Dans le cas du « J’accuse » de Polanski, c’est un film qui traite d’une affaire historique particulièrement importante pour notre pays, l’affaire Dreyfus. Et enfin c’est l’oeuvre d’un cinéaste qu’on peut aimer, détester, mais qui est incontournable, qui est Roman Polanski.
Dans cette émission j’ai en préalable tenu à rappeler, l’accusation de viol au moment où sortait le film. Ces journalistes sont des critiques de cinéma et non des journalistes d’investigation. Ils ont jugé une oeuvre. Il se trouve que tous les critiques étaient favorables au film. Au nom de quoi je leur aurais demandé de ne pas exprimer leur avis de critiques et de substituer ce jugement critique à une intervention sur les affaires dont le cinéaste est actuellement la cible.
Je peux comprendre qu’on n’aille pas voir ce film pour des raisons morales et éthiques. Mais je ne vois pas au nom de quoi on empêcherait l’émission de faire son travail de critique…Cela ne correspond pas aux principes du Masque et la Plume, à son fonctionnent, de distinguer les œuvres des hommes.
Je m’efforce de sélectionner moi-même les courriers d’auditeurs.

Que répondre aux auditeurs qui ont dit ne plus vouloir écouter le Masque à la suite de cette émission ?

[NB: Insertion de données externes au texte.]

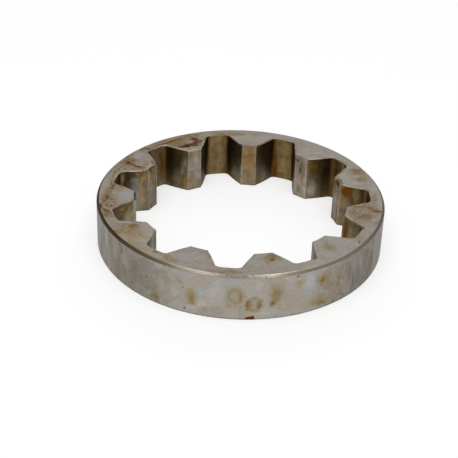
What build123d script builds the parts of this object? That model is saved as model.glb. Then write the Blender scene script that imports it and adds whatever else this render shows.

Jérôme Garcin : La porte est toujours ouverte. Au nom de quoi se priveraient-il d’une émission qui leur est destinée. S’ils veulent suivre l’actualité judiciaire, sociétale, politique, toute l’antenne d’Inter est là pour ça. Il ne faut pas demander aux émissions ce qu’elles n’ont pas à donner. Ce n’est pas de faire un travail qui n’est pas de l’essence même de cette émission.